When you're ready to put a tenant in place, read the province's full guide — Renting in Ontario: your rights — and consider a one-time consult with a licensed paralegal or lawyer to review your first lease.
Frequently Asked Questions
Do Ontario landlord rules apply to a modular home or ADU rental?
Yes. The Residential Tenancies Act applies to the rental relationship regardless of how the home was built. A self-contained modular home or garden suite with its own kitchen and bathroom is a covered rental unit. A room where the tenant shares a kitchen or bathroom with the resident owner is generally exempt from the RTA.
Can I charge a damage deposit when I rent out my ADU in Ontario?
No. Ontario does not permit damage, security, or pet deposits. The only deposit allowed is a rent deposit of at most one month, which must be applied to the last month of the tenancy, and on which you must pay the tenant interest each year at the provincial guideline rate.
How much can I raise the rent on an Ontario rental each year?
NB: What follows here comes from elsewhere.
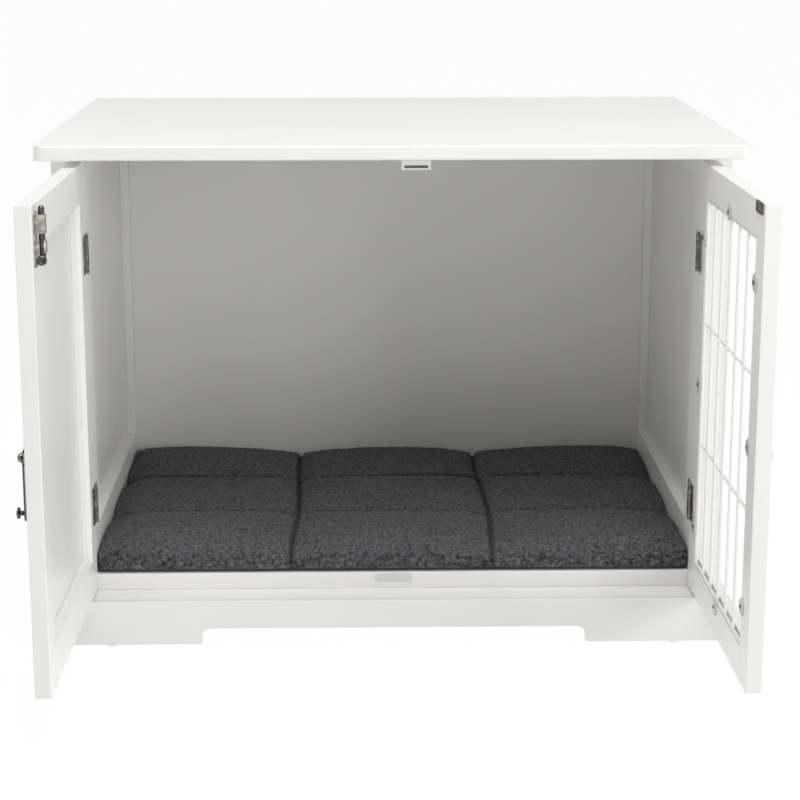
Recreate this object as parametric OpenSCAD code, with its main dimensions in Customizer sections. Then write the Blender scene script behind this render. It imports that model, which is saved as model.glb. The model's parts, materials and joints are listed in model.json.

You can raise rent once every 12 months with 90 days written notice on Form N1, capped by the annual provincial guideline. Units first occupied after November 15, 2018 — which includes most newly built modular ADUs — are exempt from the guideline cap, though the 12-month and 90-day rules still apply.
Do I have to use the Ontario standard lease for my rental?
Yes, for almost all private residential tenancies. The Ontario Standard Form of Lease is mandatory. If you fail to provide it after the tenant requests one in writing, the tenant may be entitled to withhold up to one month of rent, and lease terms that conflict with the Residential Tenancies Act are void.
How do I evict a tenant from my Ontario rental property?
Only through the Landlord and Tenant Board. You serve the correct notice (such as N4 for non-payment or N12 for landlord-own-use) and, if the tenant does not leave, apply to the LTB for an order. Self-help eviction — changing locks or cutting utilities — is illegal in Ontario.